Bolding maximum values
A common pattern in Scientific publications is to bold the maximum value of a row or column to allow for easier reading. Without Sweave you would have to do this manually, locating the maximal values by eye and then tediously placing those cells in bold. If your analysis changed resulting in a different results distribution you’d have to redo all this. I found a handy little function from GitHub user floybix which will do the bolding for you, you just need to tell if it needs to look in columns or rows.
<<third_table, echo=FALSE,results=tex>>=
source("xtable_printbold.R")
printbold(xtable(df,
caption="Bolding rows",
label="table:mtcars3"),
include.rownames=TRUE,
caption.placement="top",
booktabs=TRUE,
each="column"
)
@
Note that I’ve included this function from a separate source file which needed included. The each
optional argument determines whether the maximum values are to be located across rows or columns. We’re still using the mtcars data for now and so are looking for the cars with the maximum number of cylinders, mpg, and engine displacement. This produces the following table, with the maximum column values automatically bolded.
Formatting mean +- standard deviation
The final part of this guide is more specific to my area of research, comparing machine learning classifiers on various datasets. First I’ll create a dummy data frame with results from Multi-layer Perceptrons (ANN), Genetic Programming (GP), and Cartesian Genetic Programming (CGP) classifiers, run multiple times (as these are stochastic algorithms) on 3 standard datasets from the UCI repository.
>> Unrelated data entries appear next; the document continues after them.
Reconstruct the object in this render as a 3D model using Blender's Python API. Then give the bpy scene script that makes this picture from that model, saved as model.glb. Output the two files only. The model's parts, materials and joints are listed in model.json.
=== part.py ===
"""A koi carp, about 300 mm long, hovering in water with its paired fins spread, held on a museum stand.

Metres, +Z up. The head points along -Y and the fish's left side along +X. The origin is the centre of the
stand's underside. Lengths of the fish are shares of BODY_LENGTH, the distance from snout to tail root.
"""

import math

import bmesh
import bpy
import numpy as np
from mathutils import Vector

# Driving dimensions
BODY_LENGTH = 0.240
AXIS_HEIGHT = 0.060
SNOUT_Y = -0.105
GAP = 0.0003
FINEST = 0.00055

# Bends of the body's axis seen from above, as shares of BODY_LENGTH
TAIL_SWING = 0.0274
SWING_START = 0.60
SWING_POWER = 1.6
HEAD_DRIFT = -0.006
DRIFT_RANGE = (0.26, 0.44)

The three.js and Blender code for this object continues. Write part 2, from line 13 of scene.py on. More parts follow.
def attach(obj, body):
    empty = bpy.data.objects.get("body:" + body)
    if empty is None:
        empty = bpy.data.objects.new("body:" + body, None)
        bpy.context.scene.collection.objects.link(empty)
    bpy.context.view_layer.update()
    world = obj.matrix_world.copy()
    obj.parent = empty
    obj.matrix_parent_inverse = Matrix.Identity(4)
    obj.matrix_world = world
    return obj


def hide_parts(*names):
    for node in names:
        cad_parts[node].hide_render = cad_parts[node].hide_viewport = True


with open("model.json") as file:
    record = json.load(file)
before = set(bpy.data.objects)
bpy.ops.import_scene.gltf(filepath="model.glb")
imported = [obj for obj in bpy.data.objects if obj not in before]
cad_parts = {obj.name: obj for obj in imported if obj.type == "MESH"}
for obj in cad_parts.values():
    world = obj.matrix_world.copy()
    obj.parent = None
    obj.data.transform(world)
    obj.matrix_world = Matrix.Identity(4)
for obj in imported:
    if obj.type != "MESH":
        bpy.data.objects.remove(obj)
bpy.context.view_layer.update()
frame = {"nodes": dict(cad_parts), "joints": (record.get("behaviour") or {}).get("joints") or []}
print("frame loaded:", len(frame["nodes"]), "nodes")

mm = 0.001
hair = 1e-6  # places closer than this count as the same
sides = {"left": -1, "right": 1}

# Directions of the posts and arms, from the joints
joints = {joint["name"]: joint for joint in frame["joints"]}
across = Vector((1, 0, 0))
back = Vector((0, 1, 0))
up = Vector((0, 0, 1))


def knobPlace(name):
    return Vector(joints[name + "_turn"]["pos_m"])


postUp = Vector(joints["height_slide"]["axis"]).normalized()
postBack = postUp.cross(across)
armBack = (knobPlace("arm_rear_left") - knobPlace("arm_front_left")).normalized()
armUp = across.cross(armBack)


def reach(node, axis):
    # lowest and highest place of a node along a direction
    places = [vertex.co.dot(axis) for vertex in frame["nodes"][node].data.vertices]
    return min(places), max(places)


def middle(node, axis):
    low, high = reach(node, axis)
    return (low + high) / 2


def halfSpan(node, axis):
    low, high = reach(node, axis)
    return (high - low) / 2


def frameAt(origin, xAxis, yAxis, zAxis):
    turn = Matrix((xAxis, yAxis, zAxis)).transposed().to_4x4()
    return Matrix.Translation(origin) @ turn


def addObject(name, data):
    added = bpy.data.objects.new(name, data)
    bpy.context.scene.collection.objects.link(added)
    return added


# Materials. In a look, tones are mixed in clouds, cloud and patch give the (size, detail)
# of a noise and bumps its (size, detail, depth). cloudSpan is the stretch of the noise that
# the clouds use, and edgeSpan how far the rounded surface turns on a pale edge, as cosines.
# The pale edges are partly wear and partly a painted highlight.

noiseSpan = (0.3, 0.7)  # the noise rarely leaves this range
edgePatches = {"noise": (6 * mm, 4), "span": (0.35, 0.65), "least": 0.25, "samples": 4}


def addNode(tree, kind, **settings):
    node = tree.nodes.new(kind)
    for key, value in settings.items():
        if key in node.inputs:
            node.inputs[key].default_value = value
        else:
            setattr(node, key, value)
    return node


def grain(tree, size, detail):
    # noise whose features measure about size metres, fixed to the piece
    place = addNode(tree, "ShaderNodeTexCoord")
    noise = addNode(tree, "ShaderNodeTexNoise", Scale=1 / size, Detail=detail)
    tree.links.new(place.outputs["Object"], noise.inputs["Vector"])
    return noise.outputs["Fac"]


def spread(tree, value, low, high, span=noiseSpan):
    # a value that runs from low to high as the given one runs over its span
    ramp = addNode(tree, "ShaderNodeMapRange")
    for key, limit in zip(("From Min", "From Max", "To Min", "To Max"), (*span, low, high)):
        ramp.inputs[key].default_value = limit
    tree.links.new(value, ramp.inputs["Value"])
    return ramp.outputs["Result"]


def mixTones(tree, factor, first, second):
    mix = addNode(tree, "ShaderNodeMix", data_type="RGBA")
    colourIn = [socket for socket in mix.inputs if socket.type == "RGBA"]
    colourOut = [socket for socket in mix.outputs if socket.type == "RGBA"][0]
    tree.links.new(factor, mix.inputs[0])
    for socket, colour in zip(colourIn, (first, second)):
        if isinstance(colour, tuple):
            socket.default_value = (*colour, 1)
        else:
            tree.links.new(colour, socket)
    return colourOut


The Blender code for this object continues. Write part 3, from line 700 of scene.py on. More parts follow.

I’ve also printed this data frame just to visualise this setup.
<<algorithms, echo=FALSE,results=tex>>=
df.cls <- data.frame(dataset=rep(c("Iris", "Heart", "Liver")),
algorithm=rep(c("ANN", "GP", "CGP"), each=15),
run=rep(seq(5), each=3),
accuracy=runif(45))
print(xtable(df.cls[with(df.cls, order(dataset)), ],
caption="Dummy results",
label="table:results"),
caption.placement="top",
include.rownames=FALSE
)
@
Most of my experiments result in data frames like this and so I commonly need to take the mean accuracy from each algorithm across all the runs from a dataset and compare these in a table. I made a little function which extends the boldtable snippet described above, which takes a data frame with a blocking factor, a grouping factor and multiple runs on each level of the blocking factor. It returns a new data frame with the average scores written as mean +- standard deviation, and the highest mean score per group bolded.
<<formatted, echo=FALSE,results=tex>>=
source("formattedtable.R")
df.cls.form <- formattedtable(df.cls, "dataset", "algorithm", "accuracy")
print(xtable(df.cls.form,
caption="Formatted results",
label="table:formatted_results"),
caption.placement="top",
include.rownames=FALSE,
booktabs=TRUE,
sanitize.text.function=identity
)
@
This generates a table as below.
I hope this helped provide a useful insight into what Sweave is, how it works, and how to use it to produce publication quality tables from real world results. I’ve attached the source code to this post and have uploaded the formattables function to GitHub.